The 34 States Parties to the Open Skies Treaty are: Belarus, Belgium, Bosnia and Herzegovina, Bulgaria, Canada, Croatia, Czech Republic, Denmark, Estonia, Finland, France, Georgia, Germany, Greece, Hungary, Iceland, Italy, Latvia, Lithuania, Luxembourg, Netherlands, Norway, Poland, Portugal, Romania, Russian Federation, Slovak Republic, Slovenia, Spain, Sweden, Turkey, United Kingdom, Ukraine, and United States. Kyrgyzstan has signed but not ratified the Treaty.

The Treaty is of unlimited duration and is open to accession by other States. States of the former Soviet Union which have not already become States Parties to the Treaty may accede to it at any time. Applications from other interested States are subject to a consensus decision by the Open Skies Consultative Commission (OSCC), the Vienna-based organization charged with facilitating implementation of the Treaty, to which all States Parties belong. Eight states have acceded to the Treaty since entry into force: Finland, Sweden, Latvia, Bosnia and Herzegovina, Croatia, Slovenia, Estonia, and Lithuania.

Basic Elements of the Treaty

Territory: The Open Skies regime covers the territory over which the State Party exercises sovereignty, including land, islands, and internal and territorial waters. The Treaty specifies that the entire territory of a State Party is open to observation. Observation flights may be restricted only for reasons of flight safety, not for reasons of national security. As such, all areas of the United States may be overflown, including military installations, industrial sites, and Washington, D.C.

Aircraft: Observation aircraft are normally provided by the observing Party, but the observed Party has the right to provide the observation aircraft instead. However, in order to do so the aircraft must contain at least one of all four types of sensors. To date, no State Party has certified an aircraft with all four types of sensors aboard.

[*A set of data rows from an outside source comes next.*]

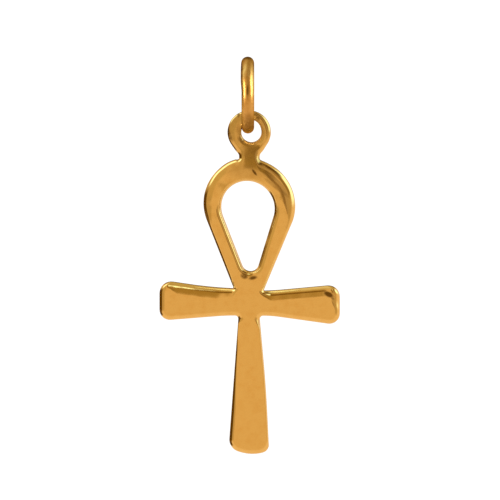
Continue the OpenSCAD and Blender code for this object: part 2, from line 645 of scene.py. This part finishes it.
for z in row_heights:
    pick(neck_face, "FACE")
    bpy.ops.mesh.bisect(plane_co=(0, 0, z), plane_no=(0, 0, 1))
for x in column_places:
    pick(neck_face, "FACE")
    bpy.ops.mesh.bisect(plane_co=(x, 0, 0), plane_no=(1, 0, 0))
bpy.ops.mesh.select_all(action="SELECT")
bpy.ops.mesh.remove_doubles(threshold=2e-6)

# %% Thin the neck
# the eyelet's thickness as a share of the loop's
eyelet_thin = 0.63


def thin_neck(co):
    """Thins the neck and the eyelet, a little more towards their sides, but not the loop's shoulders."""
    z = co.z / MM
    x = abs(co.x) / MM
    side = 1 - ease(x, 0.7, 1.9) * (1 - ease(z, -9.1, -8.6))
    thin = (1 - eyelet_thin) * ease(z, -9.9, -7.2) * side
    thin += 0.04 * min(x, 1) ** 2 * ease(z, -10.2, -9.4)
    return 0, -co.y * thin, 0


soft_push(thin_neck)

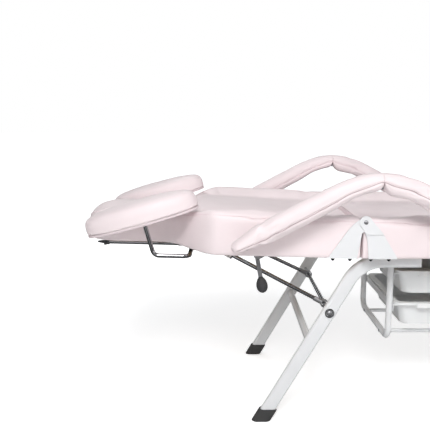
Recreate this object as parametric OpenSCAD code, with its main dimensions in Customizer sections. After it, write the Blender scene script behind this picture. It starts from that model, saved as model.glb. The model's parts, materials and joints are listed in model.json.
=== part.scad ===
// Adjustable pedicure spa chair, shown laid flat as a treatment bed.
// X runs from the foot end to the head end, Y across the chair, Z up from the floor.
// The hinge pin between seat and back is the reference line: x = 0 there, moved to
// hinge_x at the end so that the origin lies under the middle of the whole chair.

/* [Upholstery] */
// Height of the side seam at the hinge above the floor
seam_h = 600; // [590:5:620]
// Thickness of the seat and back cushions at the hinge
cushion_t = 101; // [96:1:106]
// Width of the seat and back sections
cushion_w = 600; // [580:10:620]
// Length of the seat and leg section from the hinge pin
seat_l = 798; // [780:1:820]
// Length of the back section from the hinge pin
back_l = 1000; // [960:1:1040]
// Width of the narrow leg rest at the foot end
tongue_w = 276; // [260:2:280]
// Upward slope of the seat underside toward the foot end, degrees
seat_rise = 1.4; // [0:0.1:2]
// Thickness of the plywood boards
board_t = 12; // [9:1:15]

/* [Base frame] */
// Height of the flat-oval leg tube in its bending plane
leg_tall = 40; // [36:1:44]
// Thickness of the flat-oval leg tube across the chair
leg_thick = 20; // [16:1:24]
// Distance of the front leg centre planes from the middle
front_leg_y = 246; // [240:1:252]
// Distance of the rear leg centre planes from the middle
rear_leg_y = 159; // [155:1:165]
// Slope of the legs from the horizontal, degrees
leg_slope = 60; // [58:1:62]
// Diameter of the round rear leg tube
rear_tube_d = 28; // [25:1:28]

/* [Storage rack] */
// Length of a tray along the chair
tray_l = 300; // [280:5:300]
// Width of a tray across the chair
tray_w = 344; // [330:2:350]
// Depth of a tray
tray_h = 75; // [60:5:80]
// Height of the upper tray rim above the floor
upper_tray_z = 428; // [420:1:430]
// Height step between the two trays
tray_pitch = 98; // [92:1:104]

/* [Armrests] */
// Distance of the armrest centre plane from the middle
arm_y = 355; // [350:1:360]
// Width of the armrest padding across the chair
arm_pad_w = 54; // [48:1:56]
// Thickness of the armrest padding
arm_pad_t = 60; // [56:1:60]

/* [Foot rests] */
// Distance of the foot pad centres from the middle
foot_pad_y = 226; // [225:1:232]
// Length of a foot pad
foot_pad_l = 326; // [300:2:330]
// Width of a foot pad
foot_pad_w = 158; // [140:2:158]
// Tilt of the foot pads, toes down, degrees
foot_pad_tilt = 15.5; // [12:0.5:18]
// Diameter of the chrome rods and rails
rod_d = 12; // [10:1:12]

/* [Hidden] */
$fn = 48;

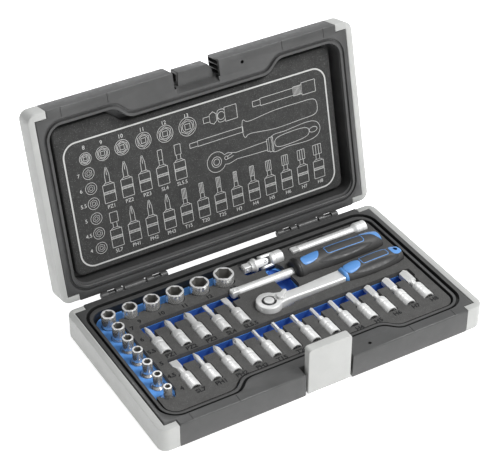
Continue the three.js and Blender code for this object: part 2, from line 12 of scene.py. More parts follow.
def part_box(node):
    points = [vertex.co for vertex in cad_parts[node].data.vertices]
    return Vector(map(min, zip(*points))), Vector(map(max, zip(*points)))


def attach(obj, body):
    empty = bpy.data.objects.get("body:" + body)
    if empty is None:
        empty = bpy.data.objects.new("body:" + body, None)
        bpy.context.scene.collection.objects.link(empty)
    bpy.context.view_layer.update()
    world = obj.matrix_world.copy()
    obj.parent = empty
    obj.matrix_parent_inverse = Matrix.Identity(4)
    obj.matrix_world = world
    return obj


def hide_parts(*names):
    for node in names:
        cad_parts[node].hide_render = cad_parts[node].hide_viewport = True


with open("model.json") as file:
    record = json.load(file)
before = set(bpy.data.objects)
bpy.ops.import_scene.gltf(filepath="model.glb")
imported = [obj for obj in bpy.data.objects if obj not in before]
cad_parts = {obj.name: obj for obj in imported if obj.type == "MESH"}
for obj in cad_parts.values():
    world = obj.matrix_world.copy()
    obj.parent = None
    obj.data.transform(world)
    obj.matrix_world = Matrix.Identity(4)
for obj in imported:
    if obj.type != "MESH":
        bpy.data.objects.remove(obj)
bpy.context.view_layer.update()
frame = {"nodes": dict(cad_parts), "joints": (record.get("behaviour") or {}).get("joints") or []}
MM = 0.001
JOINTS = {j["name"]: j for j in frame["joints"]}
SCENE = bpy.context.scene


def cad(node):
    """Lowest and highest corner of a CAD node in millimetres."""
    lo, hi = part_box(node)
    return np.array(lo) / MM, np.array(hi) / MM


# ---- camera, made first ----
EYE = Vector((-0.53296, -0.85615, 0.8446))
SIGHT = Vector((0.392547, 0.688451, -0.609870)).normalized()
UP = Vector((0.309801, 0.525371, 0.792470))
lens = bpy.data.cameras.new("camera")
camera = bpy.data.objects.new("camera", lens)
SCENE.collection.objects.link(camera)
side = SIGHT.cross(UP).normalized()
top = side.cross(SIGHT)
camera.matrix_world = Matrix((
    (side.x, top.x, -SIGHT.x, EYE.x),
    (side.y, top.y, -SIGHT.y, EYE.y),
    (side.z, top.z, -SIGHT.z, EYE.z),
    (0, 0, 0, 1)))
lens.lens = 114.57
lens.sensor_width = 36
lens.shift_x = 0.0458
lens.shift_y = 0.0623
lens.clip_end = 20
SCENE.camera = camera

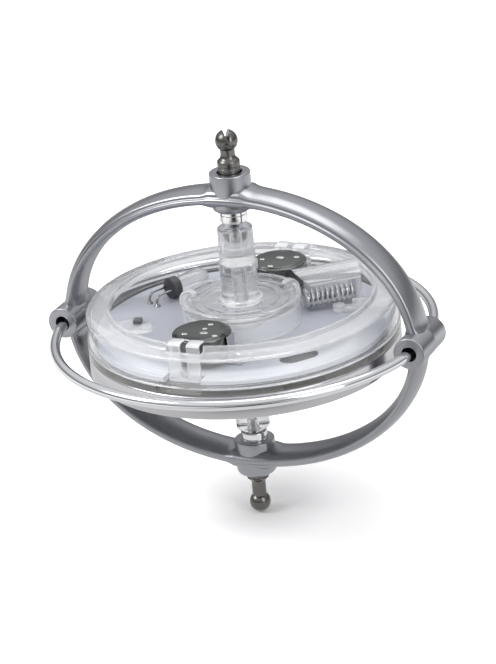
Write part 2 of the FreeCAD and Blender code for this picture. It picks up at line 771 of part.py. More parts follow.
def contact_strip(label, angle):
    # an upright strip beside the cell, on a foot that lies on the board, and a pad that the cell stands on
    near = cell_radius + seat_gap
    far = near + strip_thickness
    upright = box(label + "_upright", strip_thickness, strip_width, cell_top - strip_top_drop - board_top,
                  near, 0, board_top)
    foot = box(label + "_foot", strip_foot, strip_width, strip_thickness, near, 0, board_top)
    pad = box(label + "_pad", pad_length, strip_width, cell_rise, far - pad_length, 0, board_top)
    strip = fuse(label + "_bent", [upright, foot, pad])
    strip.Label = label
    place(strip, cell_place * cosine(angle), cell_place * sine(angle), foot_depth, turn=angle - 270)
    pieces.append(strip)


# lamp and small parts

def lamp():
    lamp_height = board_top + holder_radius + running_gap
    lens_end = lamp_length - lamp_radius
    holder = lying_cylinder("holder_bar", holder_radius, holder_length)
    tube = lying_cylinder("lens_tube", lamp_radius, lens_end - holder_length, holder_length)
    dome = doc.addObject("Part::Sphere", "lens_dome")
    dome.Radius = number(lamp_radius)
    bind(dome, "Radius", lamp_radius)
    place(dome, lens_end)
    leads = []
    drop = lamp_height - board_top
    bend_start = -lead_run + lead_bend
    for end in (-1, 1):
        side = lead_pitch / 2 * end
        level = lying_cylinder(f"lead_level_{end + 1}", lead_radius, lead_run - lead_bend, bend_start, side)
        bend = doc.addObject("Part::Torus", f"lead_bend_{end + 1}")
        bend.Radius1 = number(lead_bend)
        bend.Radius2 = number(lead_radius)
        bend.Angle3 = RIGHT_ANGLE
        bind(bend, "Radius1", lead_bend)
        bind(bend, "Radius2", lead_radius)
        bend.Placement = Placement(Vector(number(bend_start), number(side), -number(lead_bend)),
                                   Rotation(X_AXIS, Z_AXIS, -Y_AXIS, "XYZ") * Rotation(Z_AXIS, RIGHT_ANGLE))
        for path, value in (("x", bend_start), ("y", side), ("z", -lead_bend)):
            bind(bend, "Placement.Base." + path, value)
        down = cylinder(f"lead_down_{end + 1}", lead_radius, drop - lead_bend, -lead_run, side, -drop)
        joint = doc.addObject("Part::Cone", f"solder_{end + 1}")
        joint.Radius1 = number(solder_radius)
        joint.Radius2 = number(lead_radius)
        joint.Height = number(solder_height)
        for path, value in (("Radius1", solder_radius), ("Radius2", lead_radius), ("Height", solder_height)):
            bind(joint, path, value)
        place(joint, -lead_run, side, -drop)
        leads.append(fuse(f"lead_{end + 1}", [level, bend, down, joint]))
    for thing, label in ((holder, "lamp_holder"), (fuse("lens_moulded", [tube, dome]), "lamp_lens"),
                         (group("lead_pair", leads), "lamp_leads")):
        if label == "lamp_holder":
            thing = group("holder_group", [holder])
        thing.Label = label
        place(thing, lamp_place * cosine(lamp_place_angle), lamp_place * sine(lamp_place_angle),
              lamp_height + foot_depth, turn=lamp_angle)
        pieces.append(thing)


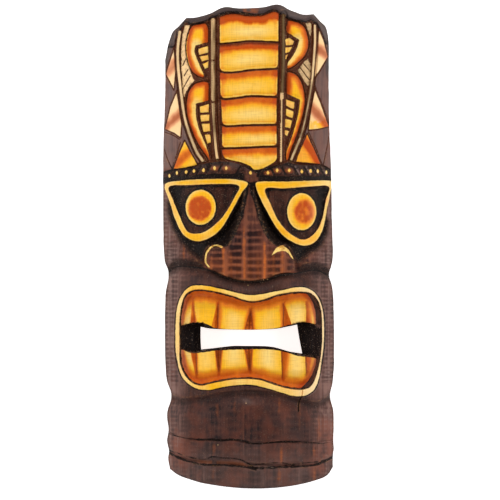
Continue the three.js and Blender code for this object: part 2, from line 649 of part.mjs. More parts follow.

All Open Skies aircraft and sensors must pass certification and preflight inspection procedures to ensure that they are compliant with Treaty standards. Certified Open Skies aircraft include:

Bulgaria An-30
Hungary An-26
POD Group C-130 (Canada, France, Italy)
Romania An-30
Russian Federation An-30 and Tu-154
Sweden Saab-340
Turkey Casa CN-235
Ukraine An-30
United States OC-135B

Sensors: Open Skies aircraft may have video, optical panoramic and framing cameras for daylight photography, infrared sensors for a day/night capability, and synthetic aperture radar for a day/night, all weather capability. Technical implementing agreements are required prior to the deployment of infrared and synthetic aperture radar sensors. Photographic image quality permits recognition of major military equipment (e.g., permits a State Party to distinguish between a tank and a truck), thus allowing significant transparency of military forces and activities. Technology advancements have made film cameras increasingly obsolete and, consequently, many States Parties, including the United States, are actively preparing for the transition to digital electro-optical sensors. The Russian An-30 was certified with a digital electro-optical sensor in April 2014. All equipment used in Open Skies implementation must be commercially available to all States Parties.

Quotas: Each State Party is obligated to receive a certain number of observation flights, i.e., its passive quota. Each State Party may conduct as many observation flights – i.e., its active quota - as its passive quota. The Russian Federation and the United States each have an annual passive quota of 42, while the other States Parties have quotas of 12 or fewer. The Parties negotiate the annual distribution of the active quotas each October for the following calendar year. Approximately 100 observation flights are conducted each year. In recent years, the United States has received 4-9 observation flights from Russia and we have conducted 14-16 flights over Russia each year.

Data Sharing/Availability: Imagery collected from Open Skies missions is available to any State Party upon request, with the cost being covered by the requesting party. As a result, each State Party may obtain all data collected under the Treaty, not just the data from flights it conducts. Thus, the United States has access to data collected from all 25-35 flights conducted over Russia annually.

Implementation of the Treaty

The United States considers the Open Skies Treaty to be a key element of our Euro-Atlantic security architecture. The broad cooperation by all Treaty Parties, especially in sharing observation flights, is but one hallmark of the Treaty’s success. Future implementation depends on the sustainability of the aircraft fleet and transition to digital sensors. Enhanced cooperation among States Parties in this area is under consideration in the OSCC.

The OSCC continues to address modalities for conducting observation missions and other implementation issues. The OSCC has monthly plenary meetings during three several-month sessions each year. The OSCC has several informal working groups that take up technical issues related to sensors, notification formats, aircraft certification and rules and procedures. The OSCC’s main functions are to:

-- consider questions related to compliance with the Treaty;
-- seek to resolve ambiguities and differences of interpretation that emerge during Treaty implementation;
-- consider and decide on applications for accession to the Treaty;
-- review the distribution of active quotas annually.

The OSCC was established by Article X and Annex L of the Treaty, and has been in session since Treaty signature in March 1992. The OSCC takes decisions by consensus, and has adopted 190 Decisions since its inception. OSCC Decisions enter into force with the Treaty and have the same duration as the Treaty.